Carla J Swick (author) from NW PA on January 02, 2015:
Thank you, I've seen his videos. The old machines are incredible. They don't make 'em like they used to as they say. Mike Holler has an amazing collection. Thank you for sharing.
Mike on December 31, 2014:
Just watched a youtube about this thing. Wow. BTW: It only took 9 and 1/2 minutes to complete the whole cycle. No heated dry but still. 185 degree hot water booster built in. These things are MINT as they say.
9 1/2 minutes! Mine takes 2 hours and I still have to wash the dishes by hand before and after which means I don't use it.
Look up the video, I'd rather have a working on of those then anything I've used today.
Carla J Swick (author) from NW PA on July 29, 2013:
Thank you for sharing.
koby on July 28, 2013:
wow! i do like antique dishwashers they riminds me about my childhood (sory about my horible english)and loundgrey washer aswell.....

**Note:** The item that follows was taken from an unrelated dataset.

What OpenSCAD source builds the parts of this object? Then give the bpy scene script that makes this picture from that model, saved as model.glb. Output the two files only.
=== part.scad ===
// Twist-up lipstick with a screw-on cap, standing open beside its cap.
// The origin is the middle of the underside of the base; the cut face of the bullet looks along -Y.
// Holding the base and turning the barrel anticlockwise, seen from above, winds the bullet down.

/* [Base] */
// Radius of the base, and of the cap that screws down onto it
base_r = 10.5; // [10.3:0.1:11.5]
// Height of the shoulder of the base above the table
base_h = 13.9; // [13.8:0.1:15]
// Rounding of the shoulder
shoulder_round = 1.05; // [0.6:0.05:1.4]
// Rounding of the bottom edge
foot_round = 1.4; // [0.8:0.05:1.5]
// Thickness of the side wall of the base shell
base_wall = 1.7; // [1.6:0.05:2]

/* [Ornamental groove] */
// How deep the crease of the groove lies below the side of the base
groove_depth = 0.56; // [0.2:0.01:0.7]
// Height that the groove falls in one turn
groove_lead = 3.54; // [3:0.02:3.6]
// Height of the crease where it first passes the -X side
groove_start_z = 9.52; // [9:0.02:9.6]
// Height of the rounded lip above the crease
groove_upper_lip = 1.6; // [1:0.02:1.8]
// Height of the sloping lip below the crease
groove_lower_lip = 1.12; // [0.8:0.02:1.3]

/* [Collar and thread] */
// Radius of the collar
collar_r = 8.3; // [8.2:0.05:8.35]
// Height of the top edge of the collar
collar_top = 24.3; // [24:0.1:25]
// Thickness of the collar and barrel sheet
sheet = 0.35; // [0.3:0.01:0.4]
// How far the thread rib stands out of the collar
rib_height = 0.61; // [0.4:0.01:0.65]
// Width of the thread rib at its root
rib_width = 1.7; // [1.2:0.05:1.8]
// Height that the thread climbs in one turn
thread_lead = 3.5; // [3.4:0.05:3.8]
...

Carla J Swick (author) from NW PA on January 21, 2013:
Thanks Annie, I had a really great time getting to know Mike Haler and hearing his story. Thanks for sharing.
wabash annie from Colorado Front Range on January 21, 2013:
I loved this Hub! The 'appliance' collections are so interesting. Thanks for writing on this topic.
Carla J Swick (author) from NW PA on January 07, 2013:
I think he doesn't have much room left so he's thinking about a museum which I think is a great idea. Interesting guy. Thanks for reading.
Dianna Mendez on January 07, 2013:
Wow, that's an interesting collection. I can't imagine how much space would be needed to store them, but then there are those car collectors who have built huge buildings around their trophys.